Scan the data for "before" and copy the lines it appears in.

*RECORDED DATA:*

-*-*-

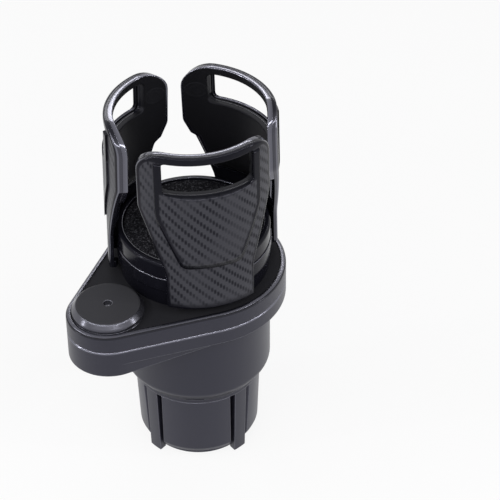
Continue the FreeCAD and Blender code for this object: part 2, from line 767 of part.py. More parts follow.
channel_plan = new_sketch(platform_base, "channel_plan", "XY_Plane", petal_bottom)
add_polygon(channel_plan, box_outline("tray_hub_radius + wall", "band_radius + wall",
                                      "-slide_half_width - slide_play", "slide_half_width + slide_play"))
channel = pocket(platform_base, "channel", channel_plan, "slide_thickness + slide_play")
around(platform_base, "channels", [channel], PETAL_COUNT)
tray_bore = circle(platform_base, "tray_bore_plan", post_top, "screw_radius")
pocket(platform_base, "tray_bore", tray_bore, "tray_screw_length", upward=False)
base_bore = circle(platform_base, "base_bore_plan", arm_floor, "small_screw_radius", "platform_screw_circle")
base_bore_pocket = pocket(platform_base, "base_bore", base_bore, "wall")
around(platform_base, "base_bores", [base_bore_pocket], ARM_SCREW_COUNT)

# Screws from inside the arm that hold the platform
platform_screws = new_body("platform_screws")
platform_head = circle(platform_screws, "platform_head_plan", arm_under, "small_head_radius",
                       "platform_screw_circle")
platform_head_pad = pad(platform_screws, "platform_head", platform_head, "screw_head", upward=False)
platform_shank = circle(platform_screws, "platform_shank_plan", arm_under, "small_screw_radius",
                        "platform_screw_circle")
platform_shank_pad = pad(platform_screws, "platform_shank", platform_shank, "2 * wall")
around(platform_screws, "platform_screw_set", [platform_head_pad, platform_shank_pad], ARM_SCREW_COUNT)
arm_through = circle(arm_top, "platform_hole_plan", arm_under, "small_screw_radius", "platform_screw_circle")
arm_through_pocket = pocket(arm_top, "platform_hole", arm_through, "wall")
around(arm_top, "platform_holes", [arm_through_pocket], ARM_SCREW_COUNT)

tray_ring = new_body("tray_ring")
tray_bore_radius = "tray_post_radius + running"
washer_well = "tray_hub_radius - root"
turned(tray_ring, "Revolution", "tray_form", [
    (tray_bore_radius, disc_top),
    ("tray_hub_radius", disc_top),
    ("tray_hub_radius", tray_plate_bottom),
    (drum_inner, tray_plate_bottom),
    (drum_inner, band_top + " + seam_gap"),
    ("ring_radius", band_top + " + seam_gap"),
    ("ring_radius", ring_top),
    ("pad_radius + seat_gap", ring_top),
    ("pad_radius + seat_gap", tray_plate_top),
    (washer_well, tray_plate_top),
    (washer_well, tray_plate_bottom + " + hub_plate"),
    (tray_bore_radius, tray_plate_bottom + " + hub_plate"),
])
round_edges(tray_ring, "Fillet", "tray_fillet", "ring_round",
            lambda edge: ring_at(edge, value_of(ring_top), size("ring_radius")))

petal_angles = [360.0 * i / PETAL_COUNT for i in range(PETAL_COUNT)]
scroll_disc = slotted_disc(
    disc_bottom, size("disc_thickness"), size("disc_radius"), value_of(tray_bore_radius),
    size("petal_pin_circle"), size("petal_travel"), SCROLL_TURN, size("petal_pin_radius"), petal_angles)
feature_part("scroll_disc", scroll_disc)

tray_pad = new_body("tray_pad")
tray_pad_plan = circle(tray_pad, "tray_pad_plan", tray_plate_top, "pad_radius")
pad(tray_pad, "tray_foam", tray_pad_plan, "pad_thickness")

tray_washer = new_body("tray_washer")
tray_washer_plan = new_sketch(tray_washer, "tray_washer_plan", "XY_Plane", post_top)
add_circle(tray_washer_plan, washer_well + " - seat_gap")
add_circle(tray_washer_plan, "screw_radius")
pad(tray_washer, "tray_washer_ring", tray_washer_plan, "thin_washer")

tray_screw = new_body("tray_screw")
tray_head_level = post_top + " + thin_washer"
tray_head = circle(tray_screw, "tray_head_plan", tray_head_level, "screw_head_radius")
pad(tray_screw, "tray_head", tray_head, "thin_head")
tray_shank = circle(tray_screw, "tray_shank_plan", tray_head_level, "screw_radius")
pad(tray_screw, "tray_shank", tray_shank, "tray_screw_length", upward=False)

# Petals

petal_top = petal_bottom + " + petal_height"
liner_bottom = petal_top + " - liner_height"
stem_top = petal_bottom + " + stem_height"
head_bottom = petal_top + " - head_height"
window_top = petal_top + " - window_bar"
window_bottom = window_top + " - window_height"
trim_bottom = petal_bottom + " + trim_lift"
petal_sector = "%g" % (180.0 / PETAL_COUNT)


def wall_profile(offset, thickness, bottom, top):
    """Corners of a leaning wall, set in from the petal's outer face by an offset."""
    def face(level, inset):
        lean = "petal_lean * (" + level + " - (" + petal_bottom + ")) / petal_height"
        return ("petal_foot_radius - (" + inset + ") - " + lean, level)
    deep = offset + " + " + thickness
    return [face(bottom, offset), face(top, offset), face(top, deep), face(bottom, deep)]


def cut_outline(body, corners):
    """Keep only what lies inside an outline seen along the petal's radius."""
    sketch = new_sketch(body, "outline_plan", "YZ_Plane")
    add_polygon(sketch, box_outline("-2 * head_half_width", "2 * head_half_width",
                                    petal_bottom + " - head_half_width", petal_top + " + head_half_width"))
    add_polygon(sketch, corners)
    pocket(body, "outline", sketch, "2 * petal_foot_radius")


def cut_window(body):
    left, right = "-window_half_width", "window_half_width"
    sketch = new_sketch(body, "window_plan", "YZ_Plane")
    add_polygon(sketch, [
        (left, window_bottom, "window_round"),
        (left, window_top, "window_round"),
        (right, window_top, "window_round"),
        (right, window_bottom, "window_round"),
    ])
    pocket(body, "window", sketch, "2 * petal_foot_radius")


def mirrored(half):
    """Outline from its right half, listed upward."""
    return half + [("-(" + corner[0] + ")",) + corner[1:] for corner in reversed(half)]


shell_outline = mirrored([
    ("stem_half_chord", petal_bottom),
    ("stem_half_chord", stem_top, "2 * shoulder_round"),
    ("head_half_width", head_bottom, "shoulder_round"),
    ("head_half_width", petal_top, "shoulder_round"),
])
liner_outline = mirrored([
    ("stem_half_chord - liner_inset", petal_bottom),
    ("stem_half_chord - liner_inset", stem_top, "2 * shoulder_round"),
    ("head_half_width - liner_inset", head_bottom, "shoulder_round"),
    ("head_half_width - liner_inset", petal_top, "shoulder_round - liner_inset"),
])
trim_outline = mirrored([
    ("trim_bottom_half_width", trim_bottom, "window_round"),
    ("trim_waist_half_width", trim_bottom + " + trim_foot", "2 * window_round"),
    ("trim_top_half_width", window_bottom + " - trim_shoulder", "2 * window_round"),
    ("trim_top_half_width", window_top),
])


def on_wall_face(inset):
    """Test that picks the edges of a leaning wall's face, but not its lowest edge."""
    foot_radius = size("petal_foot_radius") - value_of(inset)
    low = value_of(petal_bottom)

    def chosen(edge):
        for vertex in edge.Vertexes:
            face_radius = foot_radius - size("petal_lean") * (vertex.Z - low) / size("petal_height")
            if abs(math.hypot(vertex.X, vertex.Y) - face_radius) > TOUCHING:
                return False
        return not flat_at(edge, low)

    return chosen


def make_petal(number):
    """Outer shell with its slide, the liner of the head, and the trim panel."""
    turn = FreeCAD.Rotation(FreeCAD.Vector(0, 0, 1), petal_angles[number - 1])
    place = FreeCAD.Placement(FreeCAD.Vector(0, 0, 0), turn)

    shell = new_body("petal_shell_%d" % number)
    turned(shell, "Revolution", "shell_wall", wall_profile("0", "petal_wall", petal_bottom, petal_top),
           petal_sector)
    cut_outline(shell, shell_outline)
    cut_window(shell)
    round_edges(shell, "Fillet", "shell_fillet", "petal_round", on_wall_face("0"))
    heel = new_sketch(shell, "heel_plan", "XY_Plane", petal_bottom)
    heel_end = "heel_start + heel_width"
    add_polygon(heel, box_outline("heel_inner", "heel_outer", "heel_start", heel_end))
    add_polygon(heel, box_outline("heel_inner", "heel_outer", "-(" + heel_end + ")", "-heel_start"))
    pad(shell, "heels", heel, "heel_height")
    slide = new_sketch(shell, "slide_plan", "XY_Plane", petal_bottom)
    add_polygon(slide, box_outline("slide_inner", "petal_foot_radius - petal_wall + root",
                                   "-slide_half_width", "slide_half_width"))
    pad(shell, "slide", slide, "slide_thickness")
    pin = circle(shell, "petal_pin_plan", slide_top, "petal_pin_radius", "petal_pin_circle")
    pad(shell, "petal_pin", pin, disc_top + " - end_play - (" + slide_top + ")")

    liner = new_body("petal_liner_%d" % number)
    turned(liner, "Revolution", "liner_wall_form",
           wall_profile("petal_wall", "liner_wall", liner_bottom, petal_top), petal_sector)
    cut_outline(liner, liner_outline)
    cut_window(liner)
    round_edges(liner, "Fillet", "liner_fillet", "liner_round", on_wall_face("petal_wall + liner_wall"))

    trim = new_body("petal_trim_%d" % number)
    turned(trim, "Revolution", "trim_wall",
           wall_profile("-glue_line - trim_thickness", "trim_thickness", trim_bottom, window_top),
           petal_sector)
    cut_outline(trim, trim_outline)
    opening = new_sketch(trim, "trim_opening_plan", "YZ_Plane")
    add_polygon(opening, box_outline("-window_half_width", "window_half_width",
                                     window_bottom, window_top + " + window_round"))
    pocket(trim, "trim_opening", opening, "2 * petal_foot_radius")
    round_edges(trim, "Fillet", "trim_fillet", "trim_round", on_wall_face("-glue_line - trim_thickness"))
    for piece in (shell, liner, trim):
        piece.Placement = place


for number in range(1, PETAL_COUNT + 1):
    make_petal(number)

# Checks and export

doc.recompute()
parts = [obj for obj in doc.Objects
         if obj.isDerivedFrom("PartDesign::Body")
         or (obj.TypeId == "Part::Feature" and obj.getParentGeoFeatureGroup() is None)]
for obj in doc.Objects:
    if "Invalid" in obj.State or "Error" in obj.State:
        raise RuntimeError("%s failed: %s" % (obj.Label, obj.State))
for part in parts:
    if part.Shape.isNull() or not part.Shape.isValid() or not part.Shape.Solids:
        raise RuntimeError("%s has no valid solid" % part.Label)
for part in parts:
    part.Shape.exportStep("parts/%s.step" % part.Label)
    print("%-20s %9.1f mm3  %d faces" % (part.Label, part.Shape.Volume, len(part.Shape.Faces)))
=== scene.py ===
# %% [markdown]
# # A cup holder expander, dressed in Blender
# The object is black plastic almost everywhere, so its look rests on three things: how round the
# edges are, how rough each surface is, and what the surfaces mirror. The solids come from the
# frame and stay as they are. Where the eye rests longest, on the petals and the foam, new pieces
# are worked out with numpy and stand for the solids.

import math

import bpy
import numpy as np
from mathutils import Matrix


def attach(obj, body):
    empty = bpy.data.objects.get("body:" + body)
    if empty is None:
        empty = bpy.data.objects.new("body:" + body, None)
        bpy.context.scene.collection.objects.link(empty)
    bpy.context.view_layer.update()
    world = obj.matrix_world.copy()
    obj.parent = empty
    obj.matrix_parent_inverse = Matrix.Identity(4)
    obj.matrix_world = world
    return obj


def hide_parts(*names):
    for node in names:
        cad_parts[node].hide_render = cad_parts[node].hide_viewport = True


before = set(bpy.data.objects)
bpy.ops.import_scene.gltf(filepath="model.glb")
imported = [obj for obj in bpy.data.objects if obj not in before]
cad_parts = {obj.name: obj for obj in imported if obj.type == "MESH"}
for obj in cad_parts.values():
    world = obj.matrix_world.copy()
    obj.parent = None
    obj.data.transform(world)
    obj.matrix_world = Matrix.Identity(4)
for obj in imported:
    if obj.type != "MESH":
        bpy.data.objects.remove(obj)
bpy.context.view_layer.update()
MM = 0.001
scene = bpy.context.scene
scene.view_settings.view_transform = "Standard"

# %% [markdown]
# ## Camera
# A photograph taken with a long lens keeps upright edges nearly parallel. The camera here is
# placed by its direction and distance from a point on the object, as a photographer walks round
# a product.

# %% Camera at the photograph's viewing angle
NEAREST = 0.05
FARTHEST = 20.0
AZIMUTH = math.radians(-43.66)
ELEVATION = math.radians(38.29)
ROLL = math.radians(-0.5)
DISTANCE = 1.1726
TARGET = np.array([0.03918, -0.00458, 0.11055])
FOCAL_PIXELS = 2014.8
PHOTO_PIXELS = 500
SENSOR = 36.0


def look_axes(azimuth, elevation, roll):
    """Right, up and back of a camera: spherical direction first, then a turn about the view."""
    back = np.array([
        math.sin(azimuth) * math.cos(elevation),
        -math.cos(azimuth) * math.cos(elevation),
        math.sin(elevation),
    ])
    right = np.cross(-back, [0.0, 0.0, 1.0])
    right /= np.linalg.norm(right)
    up = np.cross(right, -back)
    turned_right = right * math.cos(roll) + up * math.sin(roll)
    turned_up = up * math.cos(roll) - right * math.sin(roll)
    return turned_right, turned_up, back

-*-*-

*THE RESPONSE:*
before = set(bpy.data.objects)
imported = [obj for obj in bpy.data.objects if obj not in before]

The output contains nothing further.